You are still disagreeing.
But now the conversation has:
- a read of the context
- a concrete risk
- an alternative proposal
Common mistakes
- Using sarcasm to look fast and smart.
- Confusing firmness with humiliation.
- Avoiding disagreement until it is already too late.
- Pushing back without understanding the other person’s premise.
- Correcting a small detail with the energy of a critical incident.
How a senior thinks
People who disagree well usually ask:
- what exactly is the problem with this solution?
- is the risk real or am I protecting a preference?
- what was the other person trying to optimize?
- does this correction need to be firm, private, public, or structural?
Those questions make the intervention fairer and more useful.
What this changes for the team
When the team learns to disagree without humiliating:
- more problems surface early
- fewer people become defensive by reflex
- quality goes up without a climate of fear
- technical feedback becomes a growth tool, not social punishment
In the end, strong technical leadership does not avoid conflict.
It improves how conflict happens.
Omission lets bad solutions pass.
Humiliation protects ego, not quality.
Mature disagreement protects both: the system and the relationship.
Quick summary
What to keep in your head
- Well-led technical conflict protects quality without unnecessarily hurting the person who brought the proposal.

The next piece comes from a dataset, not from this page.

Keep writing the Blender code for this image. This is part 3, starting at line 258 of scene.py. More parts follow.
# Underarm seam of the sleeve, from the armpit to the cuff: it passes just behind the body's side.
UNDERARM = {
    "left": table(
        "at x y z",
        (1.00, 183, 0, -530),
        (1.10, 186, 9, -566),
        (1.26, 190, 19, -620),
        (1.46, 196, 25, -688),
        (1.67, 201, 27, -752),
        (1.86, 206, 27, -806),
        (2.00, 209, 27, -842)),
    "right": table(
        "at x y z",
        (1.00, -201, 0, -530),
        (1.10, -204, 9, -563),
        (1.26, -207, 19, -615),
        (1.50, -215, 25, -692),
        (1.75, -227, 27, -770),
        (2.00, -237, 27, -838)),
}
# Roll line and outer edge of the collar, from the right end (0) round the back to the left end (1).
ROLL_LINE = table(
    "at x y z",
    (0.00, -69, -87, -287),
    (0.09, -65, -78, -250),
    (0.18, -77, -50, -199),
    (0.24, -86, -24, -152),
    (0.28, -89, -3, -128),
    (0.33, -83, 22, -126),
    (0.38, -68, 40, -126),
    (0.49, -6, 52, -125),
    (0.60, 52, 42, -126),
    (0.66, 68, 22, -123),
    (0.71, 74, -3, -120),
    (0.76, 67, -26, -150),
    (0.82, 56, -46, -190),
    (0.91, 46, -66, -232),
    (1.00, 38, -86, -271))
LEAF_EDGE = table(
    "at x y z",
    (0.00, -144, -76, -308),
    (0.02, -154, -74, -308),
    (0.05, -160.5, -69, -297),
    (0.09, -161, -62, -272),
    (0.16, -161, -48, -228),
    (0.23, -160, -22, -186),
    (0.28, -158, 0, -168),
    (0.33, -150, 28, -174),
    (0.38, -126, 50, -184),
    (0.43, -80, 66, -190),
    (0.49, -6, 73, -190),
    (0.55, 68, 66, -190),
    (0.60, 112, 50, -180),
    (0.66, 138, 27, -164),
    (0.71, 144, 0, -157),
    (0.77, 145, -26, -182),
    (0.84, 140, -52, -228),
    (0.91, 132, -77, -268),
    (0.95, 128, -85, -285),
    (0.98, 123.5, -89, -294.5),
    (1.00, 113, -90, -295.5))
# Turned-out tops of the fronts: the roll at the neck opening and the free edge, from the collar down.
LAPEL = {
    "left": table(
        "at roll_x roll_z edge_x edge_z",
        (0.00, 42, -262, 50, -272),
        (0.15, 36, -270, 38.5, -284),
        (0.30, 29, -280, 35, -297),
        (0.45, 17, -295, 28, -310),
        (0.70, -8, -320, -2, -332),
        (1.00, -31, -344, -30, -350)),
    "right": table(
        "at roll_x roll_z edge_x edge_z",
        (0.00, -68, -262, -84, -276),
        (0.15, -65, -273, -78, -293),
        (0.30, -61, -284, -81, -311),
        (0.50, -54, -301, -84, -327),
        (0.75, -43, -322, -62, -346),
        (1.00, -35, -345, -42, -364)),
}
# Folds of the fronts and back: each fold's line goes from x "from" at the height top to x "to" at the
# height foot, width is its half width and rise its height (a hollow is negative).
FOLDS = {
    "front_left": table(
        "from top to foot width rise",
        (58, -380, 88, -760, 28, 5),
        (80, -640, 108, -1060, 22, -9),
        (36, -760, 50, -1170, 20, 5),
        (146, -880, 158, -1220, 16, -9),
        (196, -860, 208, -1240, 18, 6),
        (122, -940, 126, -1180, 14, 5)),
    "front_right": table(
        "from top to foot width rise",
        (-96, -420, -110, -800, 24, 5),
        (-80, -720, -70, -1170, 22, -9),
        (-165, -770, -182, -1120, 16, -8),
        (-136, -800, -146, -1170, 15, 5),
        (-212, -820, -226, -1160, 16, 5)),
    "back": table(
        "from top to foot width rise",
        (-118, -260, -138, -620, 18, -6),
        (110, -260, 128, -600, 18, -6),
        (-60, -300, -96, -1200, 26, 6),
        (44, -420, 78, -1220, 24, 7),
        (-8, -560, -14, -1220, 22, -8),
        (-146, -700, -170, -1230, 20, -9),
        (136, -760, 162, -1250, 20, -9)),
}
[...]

- Criticizing a solution does not require criticizing the person's intelligence, maturity, or intent.
- Useful firmness points to concrete risk, impact, and an alternative. Humiliation usually only increases defensiveness.
- Psychological safety does not mean avoiding disagreement. It means being able to disagree without ego violence.
Practice checklist
Use this when you answer
- Can I explain the risk of the proposal without hiding behind vague labels like 'this is terrible'?
- Am I reacting to the substance of the solution or to the emotional discomfort I felt?
- Have I understood why the person chose this path before pushing back?
- Does my way of disagreeing increase clarity or only increase fear?